Casa de velhos

Estive, nos últimos dias, numa clínica para idosos, para a elaboração de um relatório sobre pacientes com Mal de Alzheimer ou senilidade. Na verdade, enfermidades muito parecidas, mas a primeira entrou no jargão popular como sinônimo de esquecimento, das mais variadas intensidades. O nome, quem sabe pela origem alemã, dá maior valor à falha da memória.

A clínica, pela riqueza das histórias de vida espremidas em quartos e em pátios de recreação, indica – em seu pequeno universo – como a cidade caminha para o envelhecimento. Confesso que me sinto profundamente tentado a utilizar a palavra asilo, termo execrado pelo politicamente correto e por aqueles que acreditam que o vocabulário alivia a dor do isolamento, ainda que junto de outras pessoas em condições similares.

Somos uma sociedade rumo à velhice. Nada de idosos ou outras expressões. Santos é, em parte, uma cidade de velhos, e não se trata de usar a palavra com desdém ou de forma pejorativa. Apenas entendo que ela pode desnudar certas questões ainda mascaradas no convívio social.
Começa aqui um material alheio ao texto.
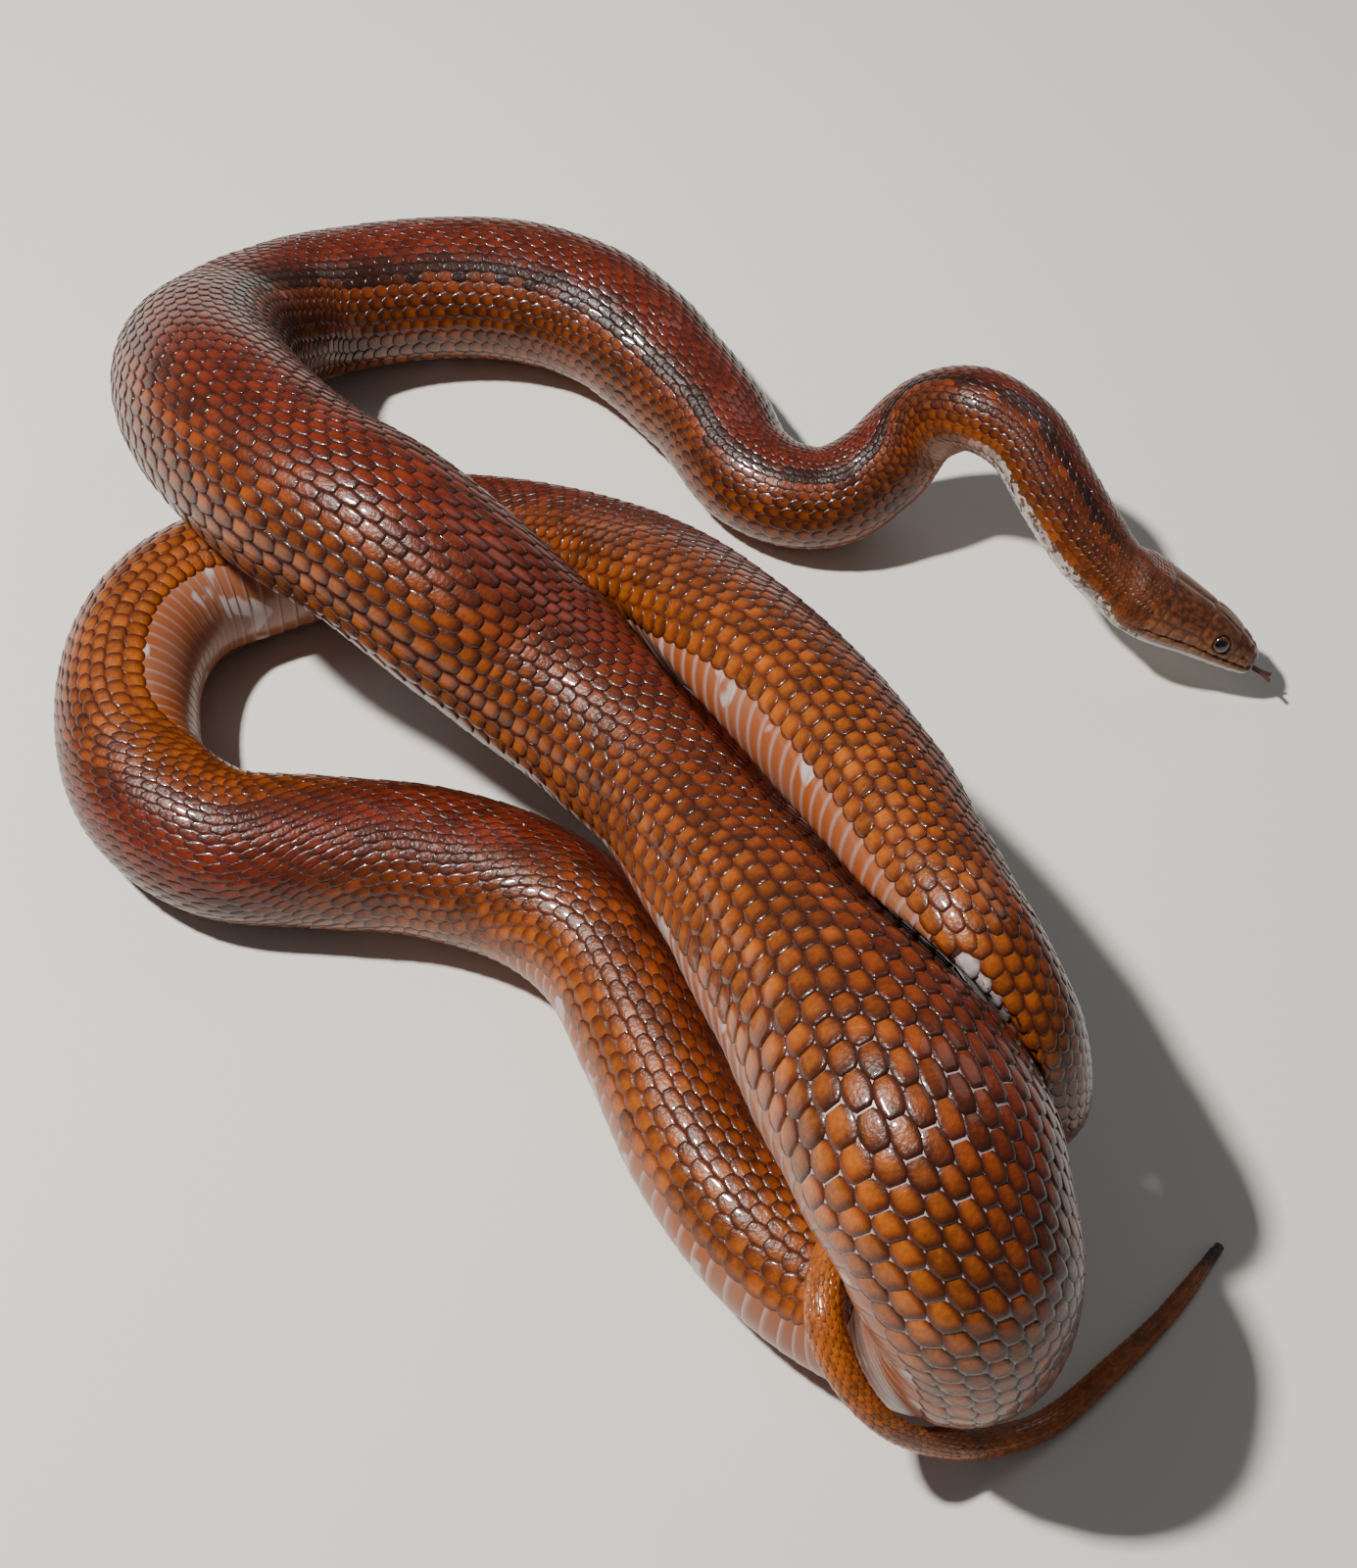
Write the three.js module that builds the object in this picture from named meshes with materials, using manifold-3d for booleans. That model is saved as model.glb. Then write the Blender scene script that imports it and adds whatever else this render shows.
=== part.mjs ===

Enquanto o Brasil tem 9% da população acima de 60 anos, Santos conta com 20%. Isso significa mais de 80 mil habitantes. A cidade atrai muitas pessoas, essencialmente de classe média, dispostas a vivenciar uma aposentadoria com conforto e serenidade. O município criou, ao longo das últimas duas décadas, condições boas para uma velhice saudável.

O problema reside quando a velhice não se torna tão tranqüila quanto o mar que visita a baía diariamente. Ser velho, estar doente e não possuir condições financeiras é sintoma de uma vida que assassina o descanso como recompensa. A República de Idosos, por exemplo, é um projeto pioneiro no país. Possui 42 vagas. Destas, 31 estão ocupadas. Dos quatro imóveis, três se encontram lotados. A casa da rua Silva Jardim abriga só três pessoas. As demais vagas não podem ser preenchidas por problemas de estrutura no imóvel.

Santos registrou o crescimento, nos últimos anos, no número de clínicas residenciais. Hoje, 33 estão cadastradas oficialmente na Prefeitura. Somente três têm convênios com a administração municipal e recebem pessoas de baixa renda, ou seja, até dois salários mínimos mensais. As mensalidades nas clínicas variam de R$ 1500 a R$ 4500 por mês, valores impensáveis para quem sobrevive de aposentadoria – quase uma gorjeta – do Governo Federal.

A previsão, para os próximos 20 anos, é de aumento acelerado na população acima de 60 anos. O Brasil atingirá a marca de 20% de idosos. E Santos, como ficará se já alcançou tal índice? A expectativa de vida, por sua vez, chegou aos 74 anos no país. A implicação imediata é a velhice e a aposentadoria prolongadas. Se não houver planejamento, a classe média continuará sorrindo nos filmes institucionais, enquanto os escravos da Previdência vão mendigar por vagas em instituições.

Independentemente das políticas públicas, é fundamental redimensionar a relação da nossa cultura com os mais velhos. Mantê-los ativos em sociedade significa assegurar a última etapa da vida com humanidade. Para isso, é preciso reler a ideia de descartar pessoas como objetos. Esquecer o outro pode ocorrer com luxo ou como um latão de lixo na calçada.

Uma observação: o título deste texto é “emprestado” da reportagem de mesmo nome, publicada pela jornalista Eliane Brum, na revista Época. Compartilho da ideia de que nomes bonitos e leves não amenizam a dor e o sofrimento de quem viverá internado até o final da vida.